# Exercise directions
Tally the lines that contain "Blender" and report the total alone.

begin Given records

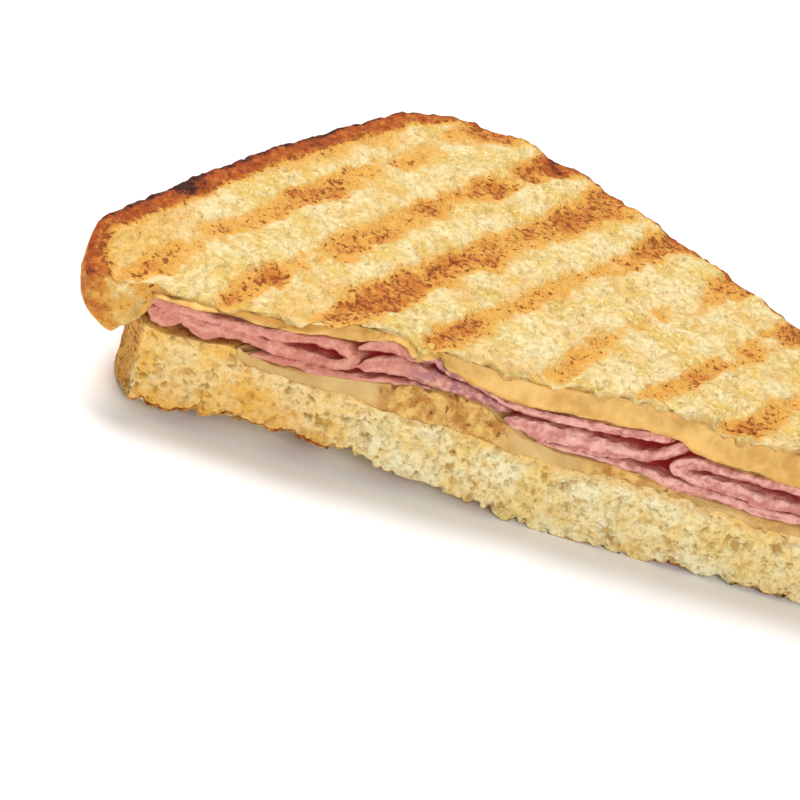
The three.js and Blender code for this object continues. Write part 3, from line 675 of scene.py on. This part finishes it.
# Top slice: the toasted face with its grill bars
topSlice = dict(
    height=24.7, slope=0.026, wave=0.25, toastRim=1.1, droopReach=11, shoulderWidth=3, shoulderDrop=0.8,
    curlDepth=1.6, curlStart=0.4, curlEnd=2.6, endReach=12, endRight=-65, tuck=[6.8, -80, -65], swell=0.8,
    crustEnd=-73.5, crustLean=0.58, crustTop=18,  # where the crust ends on the cut, at the left
    charSpots=[[-60, 29, 3, 0.9], [7.5, 70, 2.8, 1.15], [-1, 74, 2.5, 0.5]],  # [x, y, half width, depth]
    # crumbs that hang over the cheese, as [x, depth, half width]
    drops=[[-57.5, 0.7, 1.0], [-45.6, 1.3, 0.8], [-49.6, 0.7, 0.7], [-25.7, 2.6, 1.1], [-12, 1.0, 1.2],
           [3, 0.8, 0.9], [18, 0.8, 1.8], [27, 0.4, 2.5]],
    barPlaces=[10, 21.6, 33.3, 45.2, 58.3, 70.6, 82.3, 94, 105.6, 117], barDepth=0.55,
    barHalfWidths=[2.5, 2.5, 3.1, 2.6, 2.5, 2.5, 2.5, 2.5, 2.5, 2.5],
    # how brown each bar is, as [distance from the right leg, strength]
    bars=[[[0, 1.1], [8, 0.8], [14, 0.4], [20, 0.5], [30, 0.35], [40, 0.5], [46, 0.9], [56, 0.9], [64, 0.6],
           [72, 0.7], [80, 1.0], [86, 0.75], [92, 0.9], [100, 0.6]],
          [[0, 1.5], [6, 1.0], [10, 0.4], [13, 0.5], [18, 1.05], [23, 0.5], [29, 0.45], [35, 1.0], [40, 0.8],
           [45, 0.4], [50, 0.8], [57, 1.0], [65, 1.0], [70, 0.45], [75, 0.6], [79, 1.0], [85, 0.9], [92, 0.5]],
          [[0, 1.2], [8, 1.0], [16, 0.8], [22, 1.0], [32, 0.85], [45, 1.1], [90, 1.15]],
          [[0, 1.1], [6, 0.8], [12, 0.35], [24, 0.35], [30, 0.65], [40, 0.7], [48, 0.45], [54, 0.4], [60, 0.95],
           [68, 0.9], [76, 0.8]],
          [[0, 1.1], [5, 0.7], [10, 0.3], [30, 0.25], [38, 0.5], [46, 0.6], [54, 0.45], [66, 0.5]],
          [[0, 1.2], [5, 0.9], [9, 0.35], [16, 0.8], [22, 0.35], [32, 0.85], [40, 0.4], [50, 0.5]],
          [[0, 1.2], [10, 0.6], [18, 0.45], [25, 0.85], [34, 0.9], [45, 0.6]],
          [[0, 1.1], [12, 0.6], [30, 0.8]],
          [[0, 1.2], [10, 0.6], [24, 0.7]],
          [[0, 1.0], [12, 0.8]]],
    fineRow=0.43, coarseRow=0.62, change=84, columns=226, wallSteps=16,
    caps=[0.6, 1.8, 3.6, 6, 9, 13, 19, 27],
)


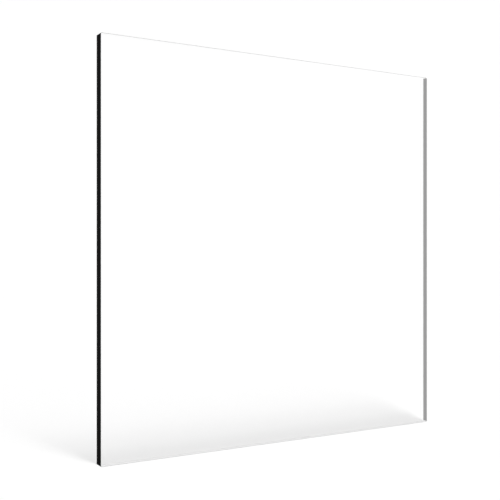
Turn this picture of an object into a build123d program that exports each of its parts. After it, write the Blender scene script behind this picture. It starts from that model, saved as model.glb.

end Given records

# Worked solution
2